13.              Kesengajaan menurut Memorie Van Toelichting (MTV) ialah “willens en watens” yang artinya adalah “menghendaki dan menginsyafi atau mengetahui” atau secara agak lengkap seseorang yang melakukan sesuatu perbuatan dengan sengaja harus menghendaki perbuatannya itu dan harus menginsyafi atau mengetahui akibat yang mungkin akan terjadi karena perbuatannya, jika kesengajaan itu bersifat tujuan (oogmerk) maka dapat dikatakan si pelaku benar-benar menghendaki mencapai akibat yang menjadi pokok alasan diadakannya ancaman hukuman pidana (constitutief gevolg).[7]

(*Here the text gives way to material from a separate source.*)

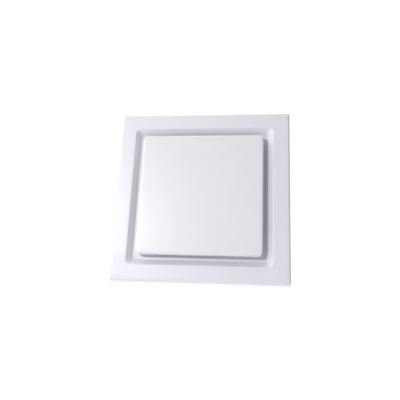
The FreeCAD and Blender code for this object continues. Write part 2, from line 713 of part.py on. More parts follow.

14.              Untuk menempatkan suatu kealpaan pada seseorang adalah dengan cara melihat keadaan si pelaku apakah si pelaku tersebut sesorang yang mengalami sifat kekurangan (kurang hati-hati, kurang teliti). Kurang hati-hati, kurang teliti seharusnya tidak boleh terjadi, karena si pelaku tidak menghendaki akibat (akibat yang terjadi karena kekurangan hati-hatu, kurang teliti tersebut yang pada intinya seharusnya tahu, tetapi tidak tahu, atau mengetahui tetapi tidak cukup mengetahui.
15.              Ada 2 bentuk dari kealapaan yang dikenal dalam Hukum Pidana sebagai berikut:
1)             Kealpaan yang disadari / diinsyafi
Kealpaan yang disadari / diinsyafi ialah bila seseorang melakukan sesuatu perbuatan yang sudah dapat dibayangkan akibatnya sadar akibat buruk akan terjadi tetapi ia tetap melakukannya.
2)             Kealpaan yang tidak disadari
Kealpaan yang tidak disadari ialah bila si pelaku tidak dapat membayangkan sama sekali akibat dari perbuatan yang telah dilakukannya yang seharusnya terlebih dahulu harus dibayangkan.
Kedua bentuk dari kealpaan tersebut tetap dapat dipidana.



       [1]. M. Drs. E. Utrecht, 1958, Hukum Pidana 1, Pustaka Tinta Mas, Bandung, h. 286.
       [2]. M. Drs. E. Utrecht, 1958, Hukum Pidana 1, Pustaka Tinta Mas, Bandung, h. 288-289.
       [3]. M. Drs. E. Utrecht, 1958, Hukum Pidana 1, Pustaka Tinta Mas, Bandung, h. 288-289.
       [4] . M. Drs. E. Utrecht, 1958, Hukum Pidana 1, Pustaka Tinta Mas, Bandung, h. 293
       [5] .M. Drs. E. Utrecht, 1958, Hukum Pidana 1, Pustaka Tinta Mas, Bandung, h. 277.
       [6]. M. Drs. E. Utrecht, 1958, Hukum Pidana 1, Pustaka Tinta Mas, Bandung, h. 291.
       [7]. M. Drs. E. Utrecht, 1958, Hukum Pidana 1, Pustaka Tinta Mas, Bandung, h. 291.